I picture you in a coffin.

One night, we went to a group dinner that Kate had also been invited to at a friend’s house. I walked into the party nervous and wishing I’d had a professional do my makeup. Kate was sitting in the living room practically glowing. She was beautiful, charming, and ecstatic about meeting me. As soon as our eyes met, she jumped up and ran over. She handed me a package. I opened it to find a CD by the Strokes. Written in black Sharpie across the cover was a note:
Not wet anymore. Just mortified!

It turns out, I was right about Kate’s drunken stupor. She had no recollection of making the phone call and only learned about it later when Lance told her the story.

I spent the rest of the evening not with Lance, but gabbing it up in a corner with Kate.

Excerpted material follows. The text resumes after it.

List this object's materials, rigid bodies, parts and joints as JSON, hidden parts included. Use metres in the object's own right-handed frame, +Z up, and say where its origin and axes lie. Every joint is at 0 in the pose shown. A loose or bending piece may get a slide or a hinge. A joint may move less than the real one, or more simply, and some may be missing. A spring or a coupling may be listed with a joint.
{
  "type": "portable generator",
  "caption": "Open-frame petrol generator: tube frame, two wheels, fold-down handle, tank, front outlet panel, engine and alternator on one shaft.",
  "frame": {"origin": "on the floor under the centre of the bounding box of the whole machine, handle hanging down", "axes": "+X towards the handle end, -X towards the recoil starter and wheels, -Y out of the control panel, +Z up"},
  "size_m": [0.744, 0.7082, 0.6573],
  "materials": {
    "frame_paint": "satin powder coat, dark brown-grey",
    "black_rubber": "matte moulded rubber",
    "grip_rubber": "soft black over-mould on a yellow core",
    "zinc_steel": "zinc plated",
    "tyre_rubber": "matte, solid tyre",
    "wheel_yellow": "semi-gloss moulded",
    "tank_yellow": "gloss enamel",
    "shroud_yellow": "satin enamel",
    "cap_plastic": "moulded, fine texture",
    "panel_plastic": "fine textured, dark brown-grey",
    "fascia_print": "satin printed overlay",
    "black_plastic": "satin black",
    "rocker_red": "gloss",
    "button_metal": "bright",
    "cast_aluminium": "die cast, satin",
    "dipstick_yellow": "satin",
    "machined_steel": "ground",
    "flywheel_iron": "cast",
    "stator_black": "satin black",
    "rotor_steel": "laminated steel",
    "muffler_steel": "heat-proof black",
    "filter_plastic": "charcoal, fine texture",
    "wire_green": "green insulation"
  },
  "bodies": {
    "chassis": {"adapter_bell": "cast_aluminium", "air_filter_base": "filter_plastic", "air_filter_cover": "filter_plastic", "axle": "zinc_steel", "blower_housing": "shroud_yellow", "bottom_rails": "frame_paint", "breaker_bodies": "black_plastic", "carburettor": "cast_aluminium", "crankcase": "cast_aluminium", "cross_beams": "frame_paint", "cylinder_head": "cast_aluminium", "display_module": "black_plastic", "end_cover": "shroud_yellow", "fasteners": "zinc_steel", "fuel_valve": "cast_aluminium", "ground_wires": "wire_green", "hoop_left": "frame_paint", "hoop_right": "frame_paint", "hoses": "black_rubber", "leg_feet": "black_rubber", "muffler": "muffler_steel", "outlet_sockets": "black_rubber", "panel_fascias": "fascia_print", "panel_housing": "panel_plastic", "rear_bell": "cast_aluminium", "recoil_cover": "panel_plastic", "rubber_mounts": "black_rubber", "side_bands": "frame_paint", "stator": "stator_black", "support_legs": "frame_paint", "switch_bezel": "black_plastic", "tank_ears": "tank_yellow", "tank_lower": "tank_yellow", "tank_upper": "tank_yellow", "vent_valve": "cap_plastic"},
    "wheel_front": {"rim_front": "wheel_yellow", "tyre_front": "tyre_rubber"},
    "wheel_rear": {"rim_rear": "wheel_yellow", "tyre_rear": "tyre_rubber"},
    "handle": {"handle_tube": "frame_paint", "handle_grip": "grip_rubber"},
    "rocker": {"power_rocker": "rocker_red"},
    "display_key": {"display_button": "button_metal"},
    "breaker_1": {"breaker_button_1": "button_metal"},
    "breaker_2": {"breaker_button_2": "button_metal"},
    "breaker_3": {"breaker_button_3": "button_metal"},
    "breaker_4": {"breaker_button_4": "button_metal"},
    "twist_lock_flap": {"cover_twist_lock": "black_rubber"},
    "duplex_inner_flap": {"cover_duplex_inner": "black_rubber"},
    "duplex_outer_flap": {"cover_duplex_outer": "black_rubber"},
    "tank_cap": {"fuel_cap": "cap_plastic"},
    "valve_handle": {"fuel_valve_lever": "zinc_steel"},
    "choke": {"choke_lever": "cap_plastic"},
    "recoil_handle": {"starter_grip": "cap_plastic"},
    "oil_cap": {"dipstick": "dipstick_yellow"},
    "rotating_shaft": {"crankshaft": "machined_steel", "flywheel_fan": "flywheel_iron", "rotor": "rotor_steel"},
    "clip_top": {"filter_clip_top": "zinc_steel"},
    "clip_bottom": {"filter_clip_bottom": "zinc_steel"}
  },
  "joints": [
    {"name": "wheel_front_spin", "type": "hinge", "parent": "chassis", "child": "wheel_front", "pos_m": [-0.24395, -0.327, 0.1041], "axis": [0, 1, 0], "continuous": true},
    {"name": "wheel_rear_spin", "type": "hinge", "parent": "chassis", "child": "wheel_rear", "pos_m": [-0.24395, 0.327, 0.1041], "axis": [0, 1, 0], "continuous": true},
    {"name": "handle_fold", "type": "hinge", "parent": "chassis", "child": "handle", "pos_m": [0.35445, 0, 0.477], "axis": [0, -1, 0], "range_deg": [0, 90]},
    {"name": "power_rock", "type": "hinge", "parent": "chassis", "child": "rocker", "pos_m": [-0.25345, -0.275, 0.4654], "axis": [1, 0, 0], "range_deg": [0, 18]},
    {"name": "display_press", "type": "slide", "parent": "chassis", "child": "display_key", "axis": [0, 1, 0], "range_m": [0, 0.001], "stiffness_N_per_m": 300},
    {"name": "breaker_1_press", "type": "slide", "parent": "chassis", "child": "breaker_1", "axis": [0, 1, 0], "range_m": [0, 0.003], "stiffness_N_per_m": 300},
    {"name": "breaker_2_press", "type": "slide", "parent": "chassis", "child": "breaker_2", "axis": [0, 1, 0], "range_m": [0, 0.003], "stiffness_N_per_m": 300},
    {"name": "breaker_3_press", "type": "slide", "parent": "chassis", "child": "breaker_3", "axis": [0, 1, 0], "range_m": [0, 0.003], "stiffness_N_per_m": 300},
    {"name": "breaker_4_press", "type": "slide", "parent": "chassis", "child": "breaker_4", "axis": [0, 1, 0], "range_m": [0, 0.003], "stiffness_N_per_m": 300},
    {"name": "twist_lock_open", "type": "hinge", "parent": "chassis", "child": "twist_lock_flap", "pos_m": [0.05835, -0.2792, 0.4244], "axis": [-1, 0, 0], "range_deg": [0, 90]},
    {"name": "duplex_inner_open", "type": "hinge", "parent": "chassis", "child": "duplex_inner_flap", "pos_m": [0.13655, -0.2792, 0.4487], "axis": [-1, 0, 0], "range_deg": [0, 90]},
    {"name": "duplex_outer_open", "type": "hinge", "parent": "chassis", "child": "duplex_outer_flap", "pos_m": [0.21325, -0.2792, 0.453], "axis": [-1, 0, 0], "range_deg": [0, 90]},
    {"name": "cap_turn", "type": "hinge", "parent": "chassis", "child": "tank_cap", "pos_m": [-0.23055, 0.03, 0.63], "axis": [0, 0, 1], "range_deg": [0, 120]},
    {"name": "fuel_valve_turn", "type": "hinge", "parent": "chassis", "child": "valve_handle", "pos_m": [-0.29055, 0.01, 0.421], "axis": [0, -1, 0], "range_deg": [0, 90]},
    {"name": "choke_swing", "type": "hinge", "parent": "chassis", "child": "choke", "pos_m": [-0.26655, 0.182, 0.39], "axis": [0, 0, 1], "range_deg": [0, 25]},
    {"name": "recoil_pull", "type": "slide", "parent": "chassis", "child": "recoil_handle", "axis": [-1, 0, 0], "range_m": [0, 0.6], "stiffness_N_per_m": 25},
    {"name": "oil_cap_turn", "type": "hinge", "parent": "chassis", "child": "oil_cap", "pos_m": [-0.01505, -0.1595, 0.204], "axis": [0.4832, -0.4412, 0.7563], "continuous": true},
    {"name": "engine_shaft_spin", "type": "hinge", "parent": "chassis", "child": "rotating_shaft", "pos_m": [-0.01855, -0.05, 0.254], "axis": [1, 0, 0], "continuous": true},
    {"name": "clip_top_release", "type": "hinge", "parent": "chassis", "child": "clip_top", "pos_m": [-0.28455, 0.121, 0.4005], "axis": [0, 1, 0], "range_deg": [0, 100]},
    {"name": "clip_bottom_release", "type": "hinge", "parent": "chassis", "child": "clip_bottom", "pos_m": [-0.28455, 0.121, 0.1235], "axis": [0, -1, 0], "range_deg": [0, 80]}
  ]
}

She was me, if I’d gone to law school and actually did something meaningful with my life. Something about having been with the same man made me feel especially close to her—like she and I had a shorthand that only people who’d had the same penis inside them could understand. Then, in a twisted champagne-induced moment of weakness, I confessed to Kate that I feared Lance wasn’t the one. I wanted him to be so badly. On paper, everything about us made sense—perhaps too much sense. He was a writer and I was an actress. We both grew up in the Southwest. We both liked Brie.

But for all our similarities, we were very different people. He hid his arrogance behind a soft-spoken, shy exterior, while I just let mine hang right out in the open. He hated talking, never liked to leave the house, and still believed his childhood was perfect. I knew I was damaged and probably left the house to avoid getting too introspective and OD’ing on Xanax. For our entire relationship, I was under the impression that Lance was wrapped around my finger, but the truth was that he would have cut a hole straight through me if the job of his dreams were waiting on the other side. To be fair, I probably would have done the same, but I would have at least made incisions that were below his bikini line.

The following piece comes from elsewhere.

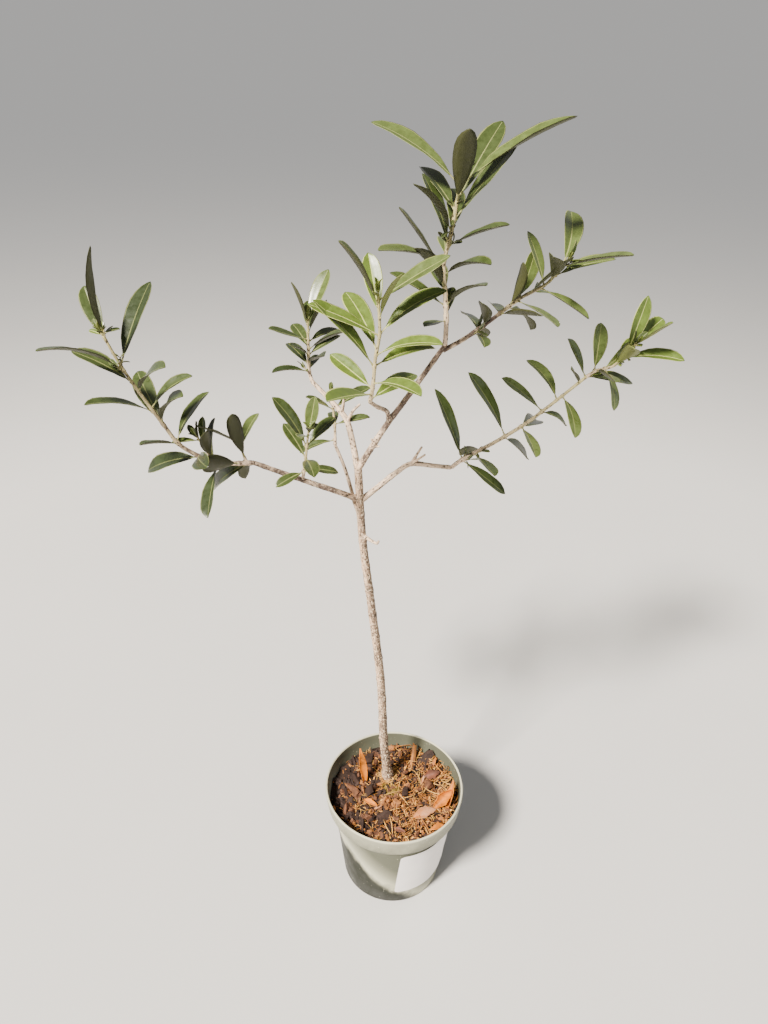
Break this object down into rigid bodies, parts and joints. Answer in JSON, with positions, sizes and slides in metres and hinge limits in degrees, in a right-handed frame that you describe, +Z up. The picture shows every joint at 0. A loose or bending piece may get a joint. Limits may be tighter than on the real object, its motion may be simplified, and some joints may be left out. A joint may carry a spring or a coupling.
{
  "type": "potted olive tree",
  "caption": "Small olive tree with a slender leaning trunk, thin spreading boughs and opposite narrow leaves, in a tapered round nursery pot with a rolled band under its rim.",
  "frame": {"origin": "centre of the pot's flat underside", "axes": "+Z up along the pot's axis and the tree's height, -Y towards the side of the blank label, +X to the right of the viewer on that side"},
  "size_m": [0.3533, 0.1619, 0.5702],
  "materials": {
    "pot_plastic": "satin grey-green moulded plastic",
    "compost": "loose bark mulch, brown fibre and dry leaves",
    "label_paper": "matte white paper, blank",
    "bark": "rough pale grey-beige bark with dark specks",
    "foliage": "leathery green leaves, glossy above and dull olive-brown beneath"
  },
  "bodies": {
    "root": {"pot": "pot_plastic", "compost": "compost", "label": "label_paper", "trunk": "bark", "bough_right": "bark", "bough_upper_left": "bark", "bough_left": "bark", "bough_middle_left": "bark", "bough_lower_right": "bark", "bough_centre": "bark", "leaves_leader": "foliage", "leaves_upper_right": "foliage", "leaves_lower_right": "foliage", "leaves_centre": "foliage", "leaves_upper_left": "foliage", "leaves_middle_left": "foliage", "leaves_front_left": "foliage", "leaves_left": "foliage"}
  },
  "joints": []
}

Though it didn’t look like it from the outside, I picked a guy just like my father, who, as Chad originally promised, was a lot like me but more fucked in the long run. Kate urged me to be honest and gave me her phone number in case I needed to talk more.

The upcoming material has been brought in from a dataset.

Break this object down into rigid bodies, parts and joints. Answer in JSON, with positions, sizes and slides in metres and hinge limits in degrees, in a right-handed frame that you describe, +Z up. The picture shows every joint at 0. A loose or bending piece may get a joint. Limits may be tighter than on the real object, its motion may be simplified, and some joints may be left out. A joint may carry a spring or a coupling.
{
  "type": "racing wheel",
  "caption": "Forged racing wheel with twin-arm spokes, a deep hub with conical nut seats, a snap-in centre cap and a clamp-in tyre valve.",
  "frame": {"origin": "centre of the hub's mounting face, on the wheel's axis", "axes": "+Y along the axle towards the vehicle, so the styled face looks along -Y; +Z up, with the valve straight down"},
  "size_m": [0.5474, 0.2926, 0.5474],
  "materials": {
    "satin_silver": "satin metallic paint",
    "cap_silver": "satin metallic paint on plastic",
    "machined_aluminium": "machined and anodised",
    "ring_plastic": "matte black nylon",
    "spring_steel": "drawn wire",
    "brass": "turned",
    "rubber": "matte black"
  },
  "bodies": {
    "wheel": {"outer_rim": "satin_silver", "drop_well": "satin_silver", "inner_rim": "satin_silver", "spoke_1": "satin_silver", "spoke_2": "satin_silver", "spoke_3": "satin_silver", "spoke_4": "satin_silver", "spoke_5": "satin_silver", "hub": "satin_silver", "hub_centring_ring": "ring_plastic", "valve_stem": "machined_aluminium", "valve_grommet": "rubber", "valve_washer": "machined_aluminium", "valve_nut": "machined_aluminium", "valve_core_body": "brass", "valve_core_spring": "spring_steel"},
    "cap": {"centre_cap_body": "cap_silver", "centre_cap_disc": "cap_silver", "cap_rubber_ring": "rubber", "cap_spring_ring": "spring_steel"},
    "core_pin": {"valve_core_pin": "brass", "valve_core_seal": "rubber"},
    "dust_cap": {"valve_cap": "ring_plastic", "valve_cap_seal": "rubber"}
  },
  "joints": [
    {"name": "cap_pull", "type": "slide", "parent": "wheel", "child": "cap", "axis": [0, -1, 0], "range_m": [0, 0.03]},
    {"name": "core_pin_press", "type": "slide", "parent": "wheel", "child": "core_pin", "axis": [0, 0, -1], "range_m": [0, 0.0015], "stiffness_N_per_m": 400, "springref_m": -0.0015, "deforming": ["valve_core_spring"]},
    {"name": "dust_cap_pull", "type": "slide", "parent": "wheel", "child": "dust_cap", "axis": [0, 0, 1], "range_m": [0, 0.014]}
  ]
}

I didn’t call Kate, and I didn’t say anything to Lance about my feelings for another three months. When I finally did, it was heartbreaking. After sobbing for an hour about how I was giving up on “us” and telling me nobody would ever love me like he did, Lance surrendered to the fact that I was leaving him. We spent the rest of the night lying on the floor, holding each other. A sense of peace washed over both of us as we wept and made jokes about the new
X-Men
. I promised him I’d name him anything but Lance if I ever wrote about him in a book. He promised the weird footprint I’d accidentally made on the stairs when the hardwood was being redone would remain in the house forever.

We tried to decide what to do with the dogs. Teets predated Lance and was obviously coming with me. But we’d just acquired a new “attempt to save our relationship” dog, Baby Jaguar. Lance begged on his knees to keep her.

“Please, I just—I can’t lose her too,” he cried.

So, in a lunatic fit of compassion, I agreed to let Jaggy stay with Lance. In my mind, I assumed I’d still be a huge part of both their lives. It wasn’t like I was giving back my keys to the house, or our joint credit card, or his heart. I was just moving out and on with my life.

To be frank, I never really anticipated Lance getting over me ever. I couldn’t even see how it was humanly possible. He was a shut-in with limited access to the outside world, and I was fun beyond words. Eventually, I thought I’d take it upon myself to find him a nice semiattractive woman and probably become the godmother to their children. But that was obviously way in the future. First he’d need a good two to three years to mourn my absence.

My Ex-Boyfriend’s New Girlfriend

I physically moved out on a Monday. The following Friday, I stopped by the house in the early evening to pick up some more of Lance’s things I felt he’d want me to have. Certain I’d be running into him, I rehearsed our exchange in my head on the drive over.

“Look, I will always love you. I just think we owe it to ourselves to be honest about the situation,” I pronounced as I drove up Mulholland and bravely turned down our street.